Rebuilding the World from Views

Speaker: Xiaofang Zhou, Professor, School of Information Technology and Electrical Engineering, The University of Queensland

Abstract: With the ever-increasing growth of the internet, more and more data sets are being made available. Most of this data has its origin in the real world, often describing the same objects or events from different viewpoints. One can thus consider data sets obtained from different sources as different (and possibly inconsistent) views of our world, and it makes sense to try to integrate them in some form, e.g. to answer questions which involve data from multiple sources. While data integration is an old and well-investigated subject, the nature of the data sets to be integrated is changing. They increase in volume as well as complexity, are often undocumented, relationships between data sets are more fuzzy, and representations of the same real-word object differ. To address these challenges, new methods for rapid, semi-automatic, loose and virtual integration, exploration and querying of large families of data sets must be developed.
    In an ongoing project we are investigating a framework for sampling and matching data sets in an efficient manner. In particular, we consider the problem of creating and analyzing samples of relational databases to find relationships between string-valued attributes. Our focus is on identifying attribute pairs whose value sets overlap, a pre-condition for typical joins over such attributes. We deal with the issue of differing representation of objects, i.e., ¡®dirty¡¯ data, by employing new similarity measures between sets of strings, which not only consider set based similarity, but also similarity between strings instances. To make the measures effective, especially in light of data sets being large and distributed, we developed efficient algorithms for distributed sample creation and similarity computation. Central to this is that sampling is synchronized. For clean data this means that the same values are sampled for each set (if present). For dirty data one must ensure that similar values are sampled for each set (if present), and we manage to do so in a probabilistic manner. Test results show that for dirty data our measures are more accurate for measuring value overlap than existing sample-based methods, and sometimes dramatically so, but we also observe that there is a clear tradeoff between accuracy and speed. This motivates a two-stage filtering approach, with both measures operating on the same samples, which consist of original values and are thus suitable for human inspection as well.
    The next step of our research is to extend such a sampling and matching approach to multiple attributes and semi-structured data, and to construct search and query systems which make direct use of the matches discovered.

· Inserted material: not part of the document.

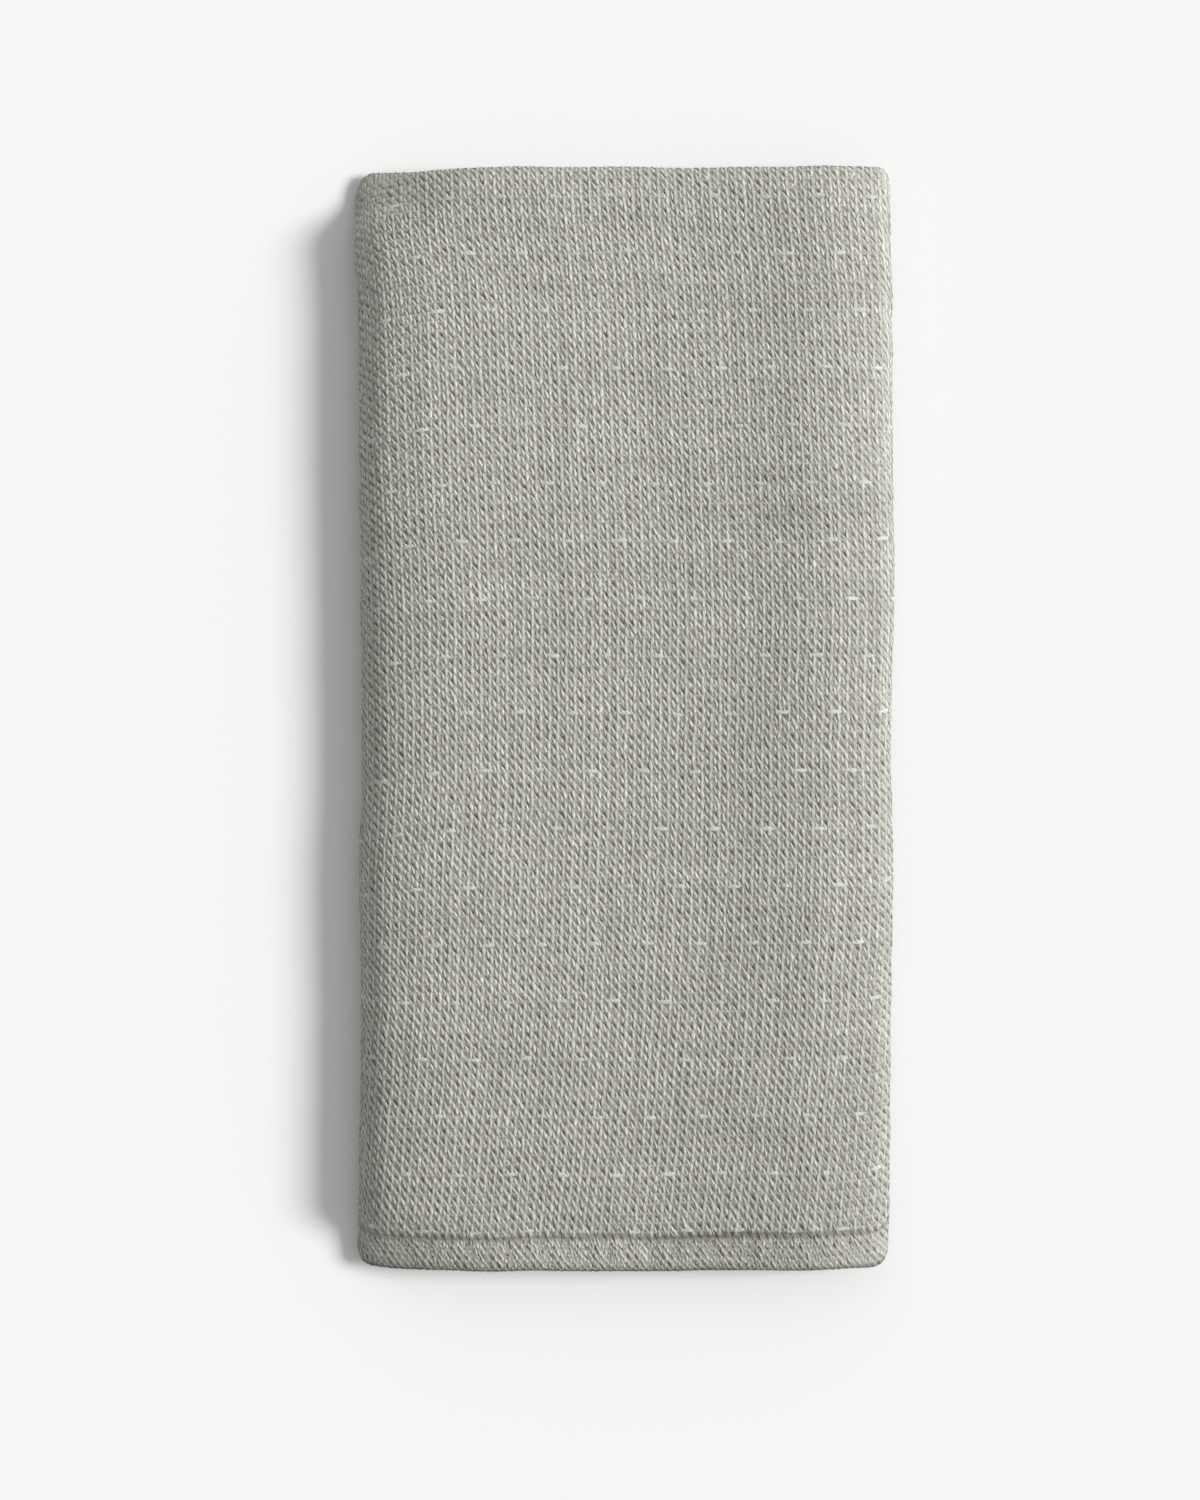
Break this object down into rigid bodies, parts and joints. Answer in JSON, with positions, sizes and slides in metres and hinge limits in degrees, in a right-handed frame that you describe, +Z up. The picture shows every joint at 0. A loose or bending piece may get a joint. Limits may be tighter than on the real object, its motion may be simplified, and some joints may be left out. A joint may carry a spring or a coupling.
{
  "type": "folded towel",
  "caption": "Thick woven hand towel with stitched hems, folded in half and then in thirds into a flat narrow stack.",
  "frame": {"origin": "middle of the underside, where the folded towel rests", "axes": "+Z up out of the surface it lies on, +Y along the folded length towards the closed crosswise fold, +X towards the long side where the lowest panel's selvedge lies"},
  "size_m": [0.1686, 0.3474, 0.0204],
  "materials": {
    "cloth": "matt, coarse flat weave in pale grey-green yarn with warm grey showing between the floats"
  },
  "bodies": {
    "root": {"towel": "cloth"}
  },
  "joints": []
}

Approximate Query Processing in Sensor Networks

Speaker: Jianzhong Li, Profeesor, School of Computer Science and Technology, Harbin Institute of Technology

Abstract: Many emerging applications are collecting massive volumes of sensor data from networks of distributed devices, such as sensor networks and cyber-physical systems. These environments are commonly characterized by the intrinsic volatility and uncertainty of the sensor data, and the strict communication (energy) constraints of the distributed devices. Approximate query processing is an important methodology that exploits the tolerance of many applications to inaccuracies in reported data in order to reserve communication overhead. The research challenge is how to ensure communication efficiency without sacrificing result usefulness.
    Many prior work depends on users to impose preferences or constraints on approximate query processing, such as result inaccuracies, candidate set size, and response time. We argue that the pre-determined user preferences may turn out to be inappropriate and become a substantial source of i) jeopardized query results, ii) prohibitive response time, and iii) overwhelming communication overhead.
     Our work 'Probing Queries in Wireless Sensor Networks' (ICDCS 2008) studies a scenario where empty sets may be returned as accurate query results, yet users may benefit from approximate answer sets not exactly conforming the specified query predicates. The approximate answer sets can be used not only to answer the query approximately but also to guide users to modify their queries for further probing the monitored objects. The distance between sensing data and a query and the dominating relationship between sensing data are first defined. Then, three algorithms for processing probing queries are proposed, which compute the best approximate answer sets that consist of the sensing data with the smallest distance from given queries. All the algorithms utilize the dominating relationship to reduce the amount of data transmitted in sensor networks by filtering out the unnecessary data. Experimental results on real and synthetic data sets show that the proposed algorithms have high performance and energy efficiency.
    Our work 'Enabling ε-Approximate Querying in Sensor Networks' (VLDB 2009) studies the scenario where, due to the dynamic nature of sensor data, users are unable to determine in advance what error bounds can lead to affordable cost in approximate query processing. We propose a novel ε-approximate querying (EAQ) scheme to resolve the problem. EAQ is a uniform data access scheme underlying various queries in sensor networks. The core idea of EAQ is to introduce run-time iteration and refinement mechanisms to enable efficient, ε-approximate query processing in sensor networks. Thus it grants more flexibility to in-network query processing and minimizes energy consumption through communicating data up to a just-sufficient level. To ensure bounded overall cost for the iteration and refinement procedures of the EAQ scheme, we develop a novel data shuffling algorithm. The algorithm converts sensed datasets into special representations called MVA. From prefixes of MVA, we can recover approximate versions of the entire dataset, where all individual data items have guaranteed error bounds. The EAQ scheme supports efficient and flexible processing of various queries including spatial window query, value range query, and queries with QoS constraints. The effectiveness and efficiency of the EAQ scheme are evaluated in a real sensor network testbed.
    Even in case the users know exactly what result inaccuracies they can tolerate, many prior query processing techniques still cannot meet arbitrary precision requirements given by users. Most notably, many aggregational query processing methods can only support fixed error bounds.
    In 'Sampling based (ε, δ)-Approximate Aggregation Algorithm in Sensor Networks' (ICDCS 2009), we propose a uniform sampling based aggregation algorithm. We prove that for any ε (ε <= 0) and δ (0 <= δ <= 1), this algorithm returns the approximate aggregation result satisfying that the probability of the relative error of the results being larger than ε is less than δ. However, this algorithm is only suitable for static network. Considering the dynamic property of sensor networks, we further proposed a Bernoulli sampling based algorithm in ¡®Bernoulli Sampling based (ε, δ)-Approximate Aggregation in Large-Scale Sensor Networks' (INFOCOM 2010). We prove that this algorithm also can meet the requirement of any precision, and is suitable for both static and dynamic networks. Besides, two sample data adaptive algorithms are also provided. One is to adapt the sample with the varying of precision requirement. The other is to adapt the sample with the varying of the sensed data in networks. The theoretical analysis and experiments show that all proposed algorithms have high performance in terms of accuracy and energy cost.